Collected data -
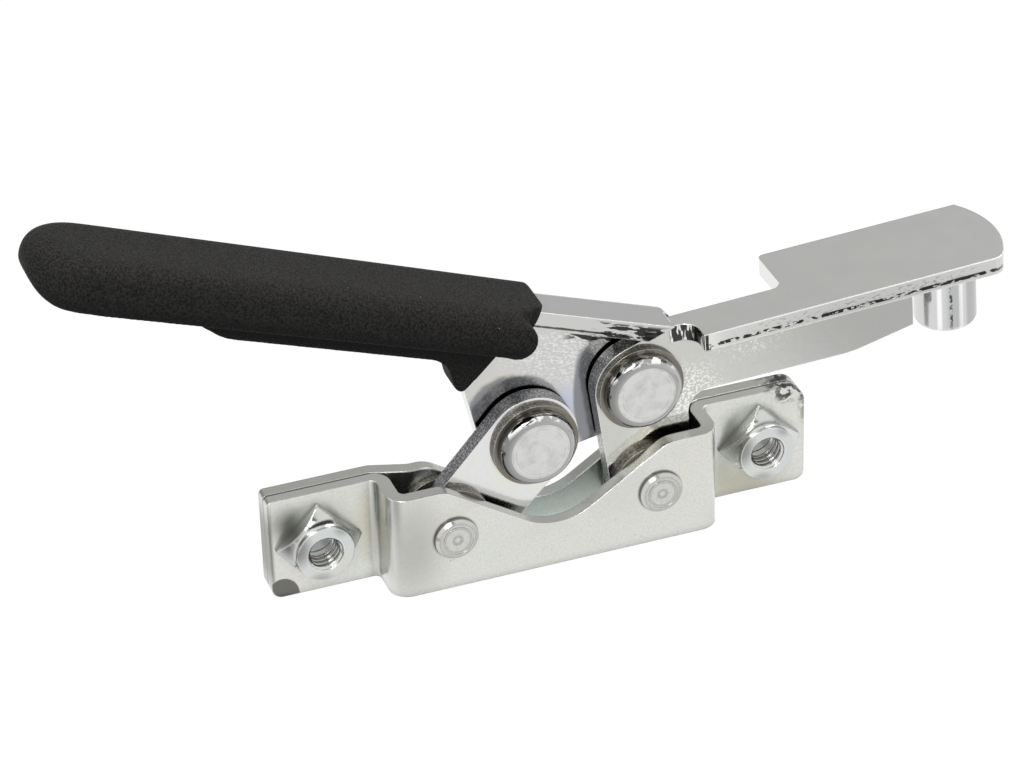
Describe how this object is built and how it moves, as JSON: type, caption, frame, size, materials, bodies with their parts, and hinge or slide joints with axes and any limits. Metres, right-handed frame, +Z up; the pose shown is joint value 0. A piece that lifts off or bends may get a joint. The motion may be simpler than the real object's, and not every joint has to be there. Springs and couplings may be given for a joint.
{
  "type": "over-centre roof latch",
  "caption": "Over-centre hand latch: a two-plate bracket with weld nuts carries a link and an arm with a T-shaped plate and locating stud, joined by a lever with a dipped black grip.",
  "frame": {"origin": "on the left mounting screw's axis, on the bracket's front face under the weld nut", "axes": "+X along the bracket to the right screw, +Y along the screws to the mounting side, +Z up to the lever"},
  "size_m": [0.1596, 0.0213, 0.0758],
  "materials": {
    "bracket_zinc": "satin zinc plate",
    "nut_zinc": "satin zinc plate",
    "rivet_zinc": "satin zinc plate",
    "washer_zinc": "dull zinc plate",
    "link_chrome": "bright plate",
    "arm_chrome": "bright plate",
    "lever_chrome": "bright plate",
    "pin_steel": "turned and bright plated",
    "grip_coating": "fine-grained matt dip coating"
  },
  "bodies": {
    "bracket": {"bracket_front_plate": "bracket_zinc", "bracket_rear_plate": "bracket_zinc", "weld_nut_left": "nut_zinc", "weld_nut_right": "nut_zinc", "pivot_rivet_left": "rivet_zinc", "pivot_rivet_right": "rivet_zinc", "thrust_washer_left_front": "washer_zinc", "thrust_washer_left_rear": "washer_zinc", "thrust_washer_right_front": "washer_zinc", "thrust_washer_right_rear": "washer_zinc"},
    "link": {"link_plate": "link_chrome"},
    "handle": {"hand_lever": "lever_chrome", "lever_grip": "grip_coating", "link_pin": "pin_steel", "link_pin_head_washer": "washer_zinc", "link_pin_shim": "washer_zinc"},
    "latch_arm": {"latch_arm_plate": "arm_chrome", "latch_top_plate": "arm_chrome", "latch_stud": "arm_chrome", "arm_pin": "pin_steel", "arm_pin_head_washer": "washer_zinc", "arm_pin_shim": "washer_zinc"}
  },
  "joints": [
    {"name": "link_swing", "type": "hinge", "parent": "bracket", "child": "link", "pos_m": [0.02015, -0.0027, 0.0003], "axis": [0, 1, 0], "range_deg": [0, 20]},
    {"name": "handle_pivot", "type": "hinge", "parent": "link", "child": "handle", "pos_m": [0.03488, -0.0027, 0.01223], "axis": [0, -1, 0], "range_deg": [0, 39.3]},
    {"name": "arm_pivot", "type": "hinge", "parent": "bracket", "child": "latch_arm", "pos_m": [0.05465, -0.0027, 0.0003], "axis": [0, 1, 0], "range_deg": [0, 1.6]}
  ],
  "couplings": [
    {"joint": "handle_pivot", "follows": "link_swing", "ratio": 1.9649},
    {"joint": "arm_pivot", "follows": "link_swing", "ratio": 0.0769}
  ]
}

Given instruction -
Write out the whole listing again. Match it word for word.

Response for this exercise -
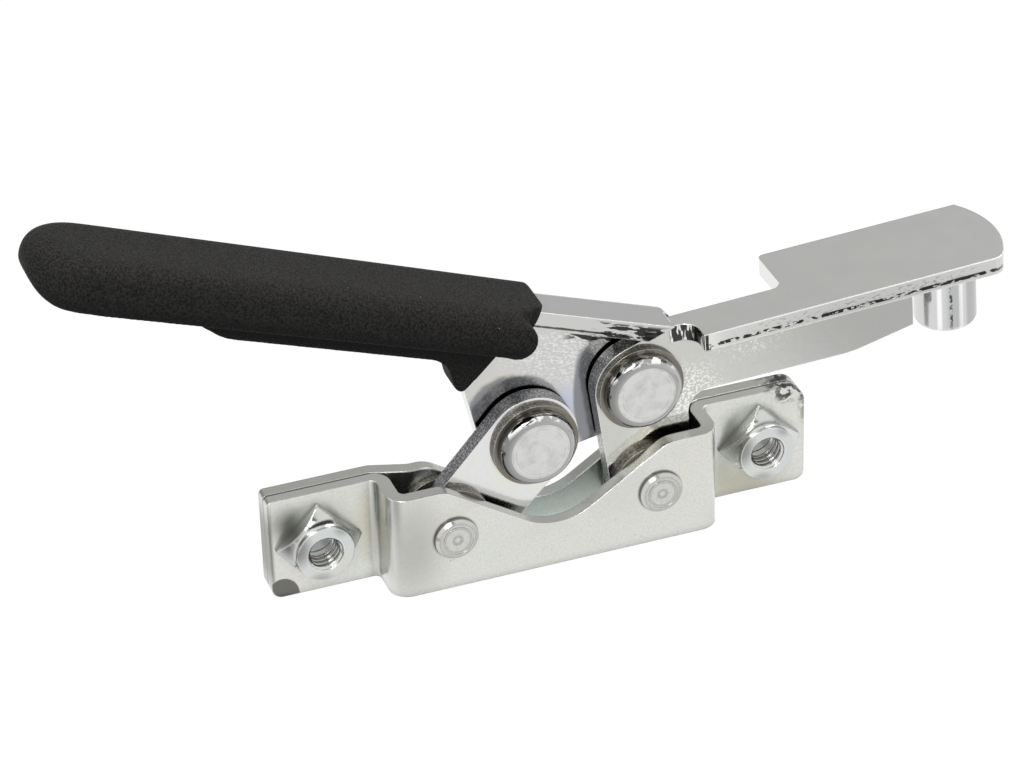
Describe how this object is built and how it moves, as JSON: type, caption, frame, size, materials, bodies with their parts, and hinge or slide joints with axes and any limits. Metres, right-handed frame, +Z up; the pose shown is joint value 0. A piece that lifts off or bends may get a joint. The motion may be simpler than the real object's, and not every joint has to be there. Springs and couplings may be given for a joint.
{
  "type": "over-centre roof latch",
  "caption": "Over-centre hand latch: a two-plate bracket with weld nuts carries a link and an arm with a T-shaped plate and locating stud, joined by a lever with a dipped black grip.",
  "frame": {"origin": "on the left mounting screw's axis, on the bracket's front face under the weld nut", "axes": "+X along the bracket to the right screw, +Y along the screws to the mounting side, +Z up to the lever"},
  "size_m": [0.1596, 0.0213, 0.0758],
  "materials": {
    "bracket_zinc": "satin zinc plate",
    "nut_zinc": "satin zinc plate",
    "rivet_zinc": "satin zinc plate",
    "washer_zinc": "dull zinc plate",
    "link_chrome": "bright plate",
    "arm_chrome": "bright plate",
    "lever_chrome": "bright plate",
    "pin_steel": "turned and bright plated",
    "grip_coating": "fine-grained matt dip coating"
  },
  "bodies": {
    "bracket": {"bracket_front_plate": "bracket_zinc", "bracket_rear_plate": "bracket_zinc", "weld_nut_left": "nut_zinc", "weld_nut_right": "nut_zinc", "pivot_rivet_left": "rivet_zinc", "pivot_rivet_right": "rivet_zinc", "thrust_washer_left_front": "washer_zinc", "thrust_washer_left_rear": "washer_zinc", "thrust_washer_right_front": "washer_zinc", "thrust_washer_right_rear": "washer_zinc"},
    "link": {"link_plate": "link_chrome"},
    "handle": {"hand_lever": "lever_chrome", "lever_grip": "grip_coating", "link_pin": "pin_steel", "link_pin_head_washer": "washer_zinc", "link_pin_shim": "washer_zinc"},
    "latch_arm": {"latch_arm_plate": "arm_chrome", "latch_top_plate": "arm_chrome", "latch_stud": "arm_chrome", "arm_pin": "pin_steel", "arm_pin_head_washer": "washer_zinc", "arm_pin_shim": "washer_zinc"}
  },
  "joints": [
    {"name": "link_swing", "type": "hinge", "parent": "bracket", "child": "link", "pos_m": [0.02015, -0.0027, 0.0003], "axis": [0, 1, 0], "range_deg": [0, 20]},
    {"name": "handle_pivot", "type": "hinge", "parent": "link", "child": "handle", "pos_m": [0.03488, -0.0027, 0.01223], "axis": [0, -1, 0], "range_deg": [0, 39.3]},
    {"name": "arm_pivot", "type": "hinge", "parent": "bracket", "child": "latch_arm", "pos_m": [0.05465, -0.0027, 0.0003], "axis": [0, 1, 0], "range_deg": [0, 1.6]}
  ],
  "couplings": [
    {"joint": "handle_pivot", "follows": "link_swing", "ratio": 1.9649},
    {"joint": "arm_pivot", "follows": "link_swing", "ratio": 0.0769}
  ]
}